A misnomer has historically been defined as a mistake in the name, not the identification of a party. Rockwell v. Allman, 211 Va. 560, 561 (1971). A misnomer occurs where the proper party has been identified but incorrectly named. Swann v. Marks, 252 Va. 181, 184 (1996).

A misjoinder, on the other hand, is when the person or entity named in the pleading is not the person by or against whom the action could be or was intended to be brought. Estate of James v. Peyton, 277 Va. 443, 452 (2009).

In Hampton v. Meyer, plaintiff intended to file suit against the driver who caused his injuries, but he used the wrong name. In fact, he sued a completely different person – someone other than the driver. Plaintiff used the name shown in the police report. The police report identified the driver as Michael Meyer, but Michael’s son, Noah Meyer, was the driver. Michael Meyer was the co￾ owner of the vehicle, along with his wife.

The accident happened on December 24, 2016. Plaintiff filed his complaint against Michael Meyer on December 11, 2018. In Virginia, there is a two year statute of limitations for personal injury actions. A few weeks after the statute of limitations ran, plaintiff discovered that the driver
was incorrectly identified. Plaintiff nonsuited the case against Michael Meyer on February 6, 2019 and filed a new complaint against the correct defendant, Noah Meyer, on February 25, 2019. Noah Meyer then filed a Plea in Bar arguing that plaintiff’s new complaint was time barred, since it should have been filed against him by December 23, 2016.

The trial court sustained Noah Meyer’s Plea in Bar. In doing so, it found that naming Michael in the original complaint was a misjoinder rather than a misnomer because Michael and Noah were two, separate individuals. Michael’s name was, therefore, not a mere misspelling of Noah’s.

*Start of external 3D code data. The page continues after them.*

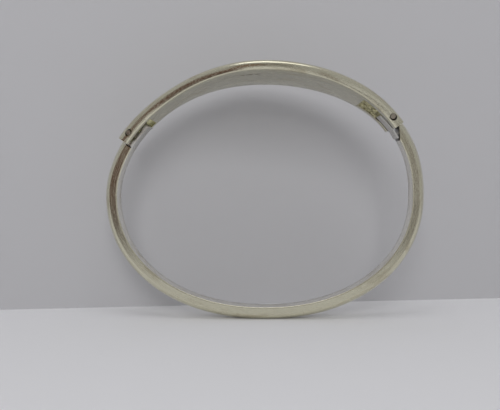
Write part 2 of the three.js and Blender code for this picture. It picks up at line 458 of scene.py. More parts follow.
class NodeBoard:
    """One material's node tree, with short ways to lay and link its nodes."""

    def __init__(self, name: str) -> None:
        """Starts a material that holds a shader, its output and the worked position."""
        self.material = bpy.data.materials.new(name)
        self.material.use_nodes = True
        self.tree = self.material.node_tree
        self.tree.nodes.clear()
        output = self.node("ShaderNodeOutputMaterial")
        self.shader = self.node("ShaderNodeBsdfPrincipled")
        self.link(self.shader.outputs["BSDF"], output.inputs["Surface"])
        position = self.node("ShaderNodeAttribute")
        position.attribute_name = WORKED
        self.position = position.outputs["Vector"]

    def node(self, kind: str, **settings: object) -> bpy.types.Node:
        """Adds a node of a kind and applies its settings."""
        made = self.tree.nodes.new(kind)
        for key, value in settings.items():
            setattr(made, key, value)
        return made

    def link(self, source: Socket, target: Socket) -> None:
        """Links one socket to another."""
        self.tree.links.new(source, target)

    def grain(
        self, scale: Triple, detail: float = 3.0, roughness: float = 0.55,
        offset: float = 0.0, turn: float = 0.0, distortion: float = 0.0,
    ) -> Socket:
        """Lays a noise over the flat work.

        Args:
            scale: How many features there are to a millimetre along, across and outwards.
            detail: Octaves of the noise.
            roughness: How strong the fine octaves are.
            offset: Moves the pattern, so that two grains differ.
            turn: Turns the pattern in the plane of the bar, in degrees.
            distortion: How much the noise is stirred.
        """
        mapping = self.node("ShaderNodeMapping")
        mapping.inputs["Location"].default_value = (offset, offset * 0.7, offset * 1.3)
        mapping.inputs["Rotation"].default_value = (0, 0, math.radians(turn))
        mapping.inputs["Scale"].default_value = scale
        self.link(self.position, mapping.inputs["Vector"])
        texture = self.node("ShaderNodeTexNoise")
        texture.inputs["Scale"].default_value = 1.0
        texture.inputs["Detail"].default_value = detail
        texture.inputs["Roughness"].default_value = roughness
        texture.inputs["Distortion"].default_value = distortion
        self.link(mapping.outputs["Vector"], texture.inputs["Vector"])
        return texture.outputs["Fac"]

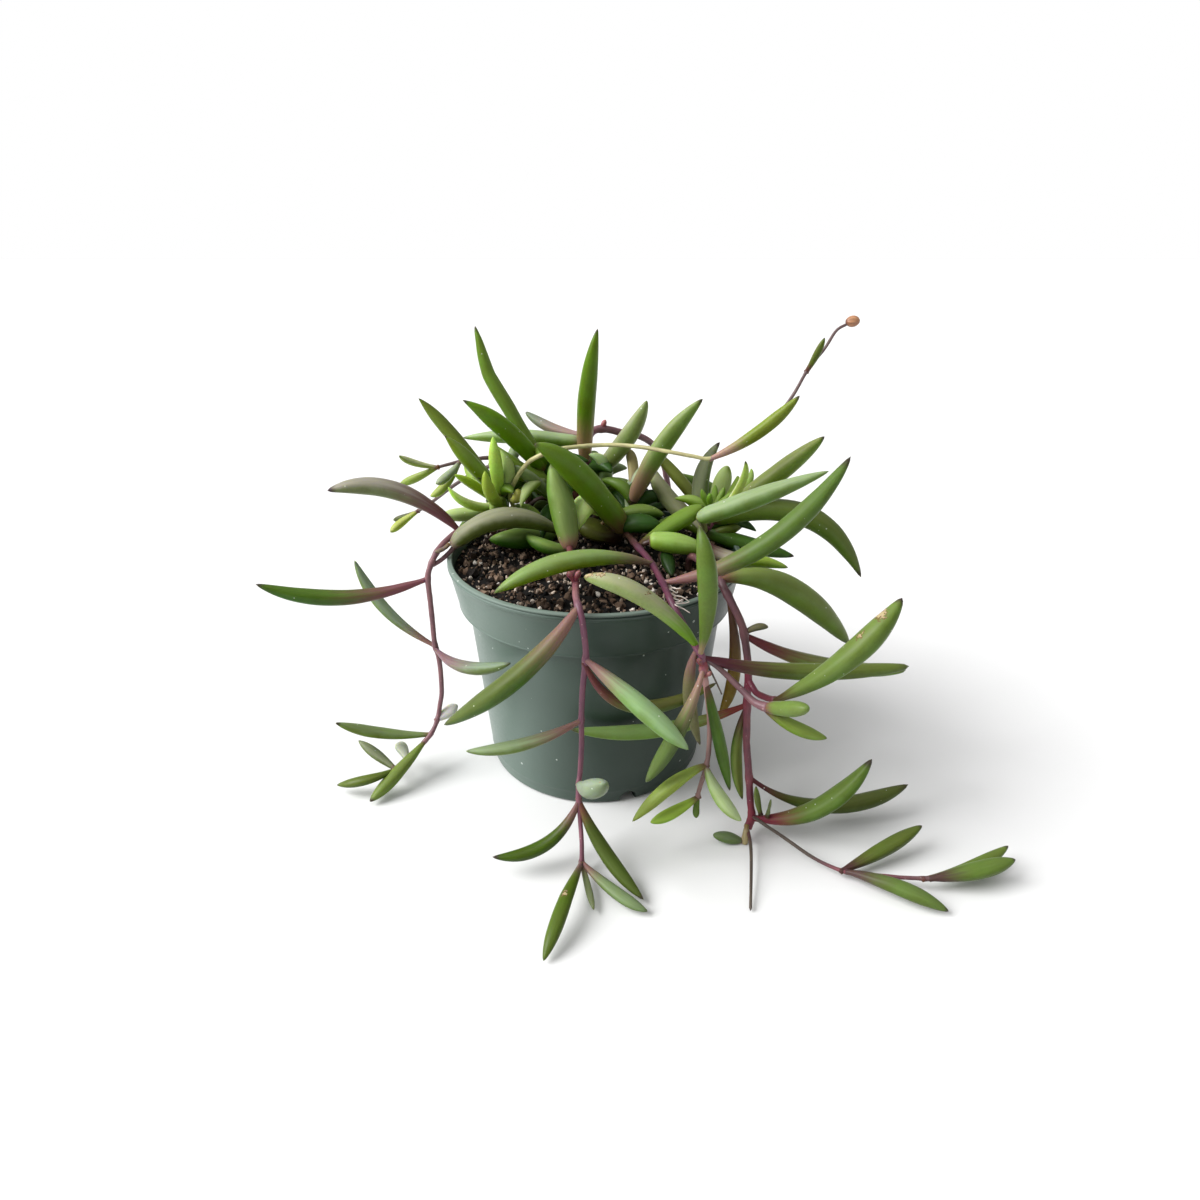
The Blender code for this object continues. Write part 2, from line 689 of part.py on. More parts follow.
def main():
    clear_scene()
    parts = new_collection("potted_ruby_necklace_succulent")
    plastic = principled("pot_plastic", (0.10, 0.16, 0.13), 0.45)
    peat = principled("potting_soil", (0.05, 0.035, 0.025), 0.95)
    foliage = principled("foliage", (0.16, 0.30, 0.06), 0.4)
    stalk = principled("flower_stalk", (0.42, 0.36, 0.20), 0.6)
    build_pot(parts, plastic)
    build_soil(parts, peat)
    for name, axes in STEMS.items():
        build_leafy_stem(name, axes, parts, foliage)
    build_flower_stem(parts, stalk)
    for collection in list(bpy.data.collections):
        if collection.hide_render:
            bpy.data.collections.remove(collection)


main()
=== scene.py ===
import math
import random

import bpy
from mathutils import Euler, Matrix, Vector, noise


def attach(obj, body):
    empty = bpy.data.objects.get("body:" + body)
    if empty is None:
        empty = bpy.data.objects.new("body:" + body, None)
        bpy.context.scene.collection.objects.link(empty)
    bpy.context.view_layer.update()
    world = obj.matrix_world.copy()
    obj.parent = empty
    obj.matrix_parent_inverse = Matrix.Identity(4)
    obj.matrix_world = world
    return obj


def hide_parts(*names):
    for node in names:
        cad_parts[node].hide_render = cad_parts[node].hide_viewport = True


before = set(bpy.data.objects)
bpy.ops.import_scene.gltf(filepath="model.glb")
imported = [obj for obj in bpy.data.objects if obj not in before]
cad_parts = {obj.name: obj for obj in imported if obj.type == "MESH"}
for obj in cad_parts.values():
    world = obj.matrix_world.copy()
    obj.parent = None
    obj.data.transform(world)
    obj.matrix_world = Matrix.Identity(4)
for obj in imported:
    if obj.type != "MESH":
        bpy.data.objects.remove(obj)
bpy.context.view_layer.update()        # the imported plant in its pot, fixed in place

mm = 0.001               # every place and size below is in millimetres
screenGamma = 2.2
bpy.ops.object.select_all(action="DESELECT")
print("frame loaded:", len(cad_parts), "nodes")


def colour(red, green, blue):
    # a screen colour, 0 to 255, as the linear colour that shaders take
    return tuple((part / 255) ** screenGamma for part in (red, green, blue))


# Material nodes
def feed(tree, node, inputs):
    # link the sockets among the inputs and set the plain values
    for key, value in inputs.items():
        if isinstance(value, bpy.types.NodeSocket):
            tree.links.new(value, node.inputs[key])
        else:
            node.inputs[key].default_value = value


def addNode(tree, kind, inputs=None, **settings):
    made = tree.nodes.new("ShaderNode" + kind)
    for key, value in settings.items():
        setattr(made, key, value)
    feed(tree, made, inputs or {})
    return made


def newMaterial(name):
    material = bpy.data.materials.new(name)
    material.use_nodes = True
    tree = material.node_tree
    return material, tree, tree.nodes["Principled BSDF"]


def calc(tree, operation, first, second=0.0):
    return addNode(tree, "Math", {0: first, 1: second}, operation=operation).outputs[0]


def plus(tree, first, second):
    return calc(tree, "ADD", first, second)


def times(tree, first, second):
    return calc(tree, "MULTIPLY", first, second)


def layered(tree, *layers):
    # the sum of some values, each with its weight
    total, *others = [times(tree, value, weight) for value, weight in layers]
    for other in others:
        total = plus(tree, total, other)
    return total


def band(tree, value, start, end, low=0.0, high=1.0):
    # a smooth step from low to high
    limits = {"Value": value, "From Min": start, "From Max": end, "To Min": low, "To Max": high}
    return addNode(tree, "MapRange", limits, interpolation_type="SMOOTHSTEP").outputs["Result"]


def nudged(tree, value, source, limits):
    # a value pushed up and down by a band of a cloud
    return plus(tree, value, band(tree, source, *limits))


def mixed(tree, share, first, second):
    inputs = {0: share}
    for index, part in ((6, first), (7, second)):
        inputs[index] = (*part, 1) if isinstance(part, tuple) else part
    return addNode(tree, "Mix", inputs, data_type="RGBA").outputs[2]


def varied(tree, tone, value, hue=0.5):
    # a colour made lighter or darker and turned a little
    inputs = {"Hue": hue, "Value": value, "Color": tone}
    return addNode(tree, "HueSaturation", inputs).outputs["Color"]


def cloud(tree, vector, scale, detail, roughness=0.5):
    inputs = {"Vector": vector, "Scale": scale, "Detail": detail, "Roughness": roughness}
    return addNode(tree, "TexNoise", inputs).outputs[0]


def painted(tree, name):
    # what was painted on the vertices
    return addNode(tree, "Attribute", attribute_name=name).outputs


def split(tree, vector):
    return addNode(tree, "SeparateXYZ", {0: vector}).outputs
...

The Supreme Court of Virginia reversed the circuit court’s decision. The Court found that it was clear from the language in the body of the complaint who plaintiff intended to be the defendant. In looking at the complaint as a whole, the correct party was identified in the body of the complaint as the driver. In sum, the Supreme Court found that the plaintiff sued the correct person but used the wrong name. Therefore, the misnaming of the defendant constituted a misnomer, rather than a misjoinder; and plaintiff’s new complaint was not time-barred by the statute of limitations.

Importantly, the Supreme Court of Virginia reiterated that it was clear from the complaint that plaintiff intended to sue the driver of the other vehicle. The Court focused on the fact that the word “driver” and even “driver of the Suburban” were used repeatedly in the complaint. The
Court further emphasized that it was clear from the complaint who, in terms of the performance of the tortious conduct, was the correct defendant – even though the wrong name was used. Overall, the Court found the complaint when read as a whole “adequately identified” the proper party defendant even though the incorrect name had been used. Therefore, the Court concluded plaintiff sued the correct person but used the wrong name; and there was no mistake of parties, only one of name.

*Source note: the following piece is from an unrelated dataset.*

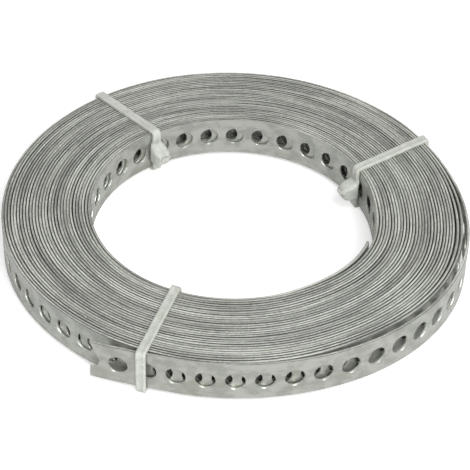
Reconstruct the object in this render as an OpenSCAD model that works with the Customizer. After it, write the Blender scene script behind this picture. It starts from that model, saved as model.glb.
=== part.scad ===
// A roll of perforated galvanised steel strap, lying flat and held by three nylon cable ties.
// The coil's axis is vertical. Angles are seen from above, counterclockwise from +X.
// The middle turns are one turned body with a groove between each two turns on both ends.
// The two outer turns and the two inner turns are true spirals that grow out of that body.

/* [Strap] */
// Width of the strap, which is the height of the coil
strap_w = 12; // [10:0.5:20]
// Thickness of the strap
strap_t = 0.75; // [0.6:0.05:1]
// Diameter of the punched holes
hole_d = 5.2; // [4:0.1:6]
// Distance from hole to hole along the strap
hole_pitch = 7.64; // [7:0.02:12]

/* [Coil] */
// Diameter of the open middle of the coil
bore_d = 78.4; // [60:0.2:120]
// Number of turns
turns = 30; // [10:1:40]
// Gap between two turns that are wound tight
turn_gap = 0.084; // [0.06:0.002:0.15]
// Width of the groove that shows between two turns on the ends of the coil
groove_w = 0.2; // [0.1:0.02:0.4]
// Depth of that groove
groove_depth = 1; // [0.5:0.1:1.5]

/* [Outer end] */
// Angle of the cut end
tail_at = 238; // [225:1:245]
// Distance that the cut end springs away from the coil
tail_lift = 3.1; // [0.5:0.1:5]
// Angle over which the end springs away
tail_span = 19; // [12:1:25]
// Distance from the cut end to the middle of the first whole hole
first_hole = 7.6; // [6:0.1:7.7]
// Depth to which the snipped edge slants into the hole that the cut runs through
snip_depth = 2.2; // [0.5:0.1:2.5]
// Angle before the cut end over which each outer turn moves in by one pitch
outer_shift = 48; // [30:1:70]

/* [Bulge] */
// Distance that the outermost turn bulges away from the coil
bulge = 2.85; // [0:0.05:4]
// Share of the bulge that the second turn follows
second_share = 0.5; // [0:0.05:0.6]
// Angle at which the bulge starts
bulge_from = 271; // [262:1:290]
// Angle at which it is highest
bulge_at = 335; // [320:1:345]
// Angle at which it ends, counted on past 360
bulge_to = 386; // [370:1:400]

/* [Inner end] */
// Angle of the cut end
tip_at = 339; // [320:1:350]
// Distance that the cut end springs away from the coil
tip_lift = 0.6; // [0.1:0.1:2]
// Angle over which the end springs away
tip_span = 57; // [30:1:90]
// Distance from the cut end to the middle of the last whole hole
last_hole = 11.8; // [3.5:0.1:12]
// Angle behind the cut end at which the inner turns start to move in
inner_shift_from = 40; // [20:1:60]
// Angle over which each inner turn moves in by one pitch
inner_shift = 190; // [100:1:220]

/* [Cable ties] */
// Width of the band
tie_w = 2.6; // [2:0.1:3.6]
// Thickness of the band
tie_t = 1.1; // [0.8:0.1:1.5]
// Clearance between a tie and the walls of the coil
tie_clear = 0.1; // [0.09:0.01:0.3]
// Angle of the front tie
front_at = 249.4; // [248:0.1:252]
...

There was a strong and hearty dissent in Hampton v. Meyer, which should not be overlooked. From a defense perspective, the dissenting justices made excellent arguments. For instance, the ruling now, too conveniently, allows plaintiffs to sue a party even though the statute of limitations has run. This obviously prejudices the new defendant.

The dissent also reiterated that a misnomer arises when the right person is incorrectly named, not where the wrong person is named. In Hampton, the owner was clearly not the right person incorrectly named. He was the wrong person correctly named. The dissent examined in detail several, prior Supreme Court decisions which had found a misjoinder rather than misnomer in order to exemplify why and how the majority got it wrong in
Hampton. The dissent focused on the correct definition of misnomer versus misjoinder that was uniformly applied in those preceding cases, which was: “[s]uing the correct person while incorrectly stating his name, constitutes a misnomer. Suing the incorrect person, while correctly
stating his name, constitutes a misjoinder.” The dissent also argued that the misnomer statute, which is Va. Code Ann. § 8.01-6, was not intended to allow a plaintiff to change the person against whom the action is brought. Finally, the dissent correctly pointed out that, in most if not
all of the preceding cases, plaintiffs correctly identified who was intended to be sued in the body of the complaint. Still, the Supreme Court of Virginia had found, in those cases, that the plaintiffs had not mistakenly named the right defendant. Rather, the Court had consistently and previously found that the plaintiffs named the wrong party; and therefore, there was no misnomer. The dissent advocated that “the real party in interest must be named, even if the allegations make clear the identity of the injured party.”

Conceivably, the ruling in Hampton allows all plaintiffs to sue the owner of a vehicle rather than the actual tortfeasor, even if the statute of limitations has run. It could also be expanded to allow all plaintiffs to sue corporation A instead of corporation B and then change or substitute
corporation B as the correct defendant after the statute of limitations has run. The ripple effect of this opinion also includes costs dropping for plaintiffs, since they no longer necessarily have to identify the correct defendant but increasing for defendants as a result of defending baseless
claims.

So … when a plaintiff originally sues the wrong defendant within the statute of limitations, then files for leave to amend or files a new suit altogether in order to name the right defendant after the statute of limitations, is it a misnomer, thereby tolling the statute of limitations and saving plaintiff’s cause of action? Are the courts going to become progressively liberal as a result of this decision by providing plaintiffs with free passes at getting the correct defendant named?

Stay tuned. While we are certainly seeing plaintiff attorneys attempting to save their client’s cause of action by arguing as such, the decision in Hampton v. Meyer is currently being re￾ visited and debated in the Supreme Court of Virginia.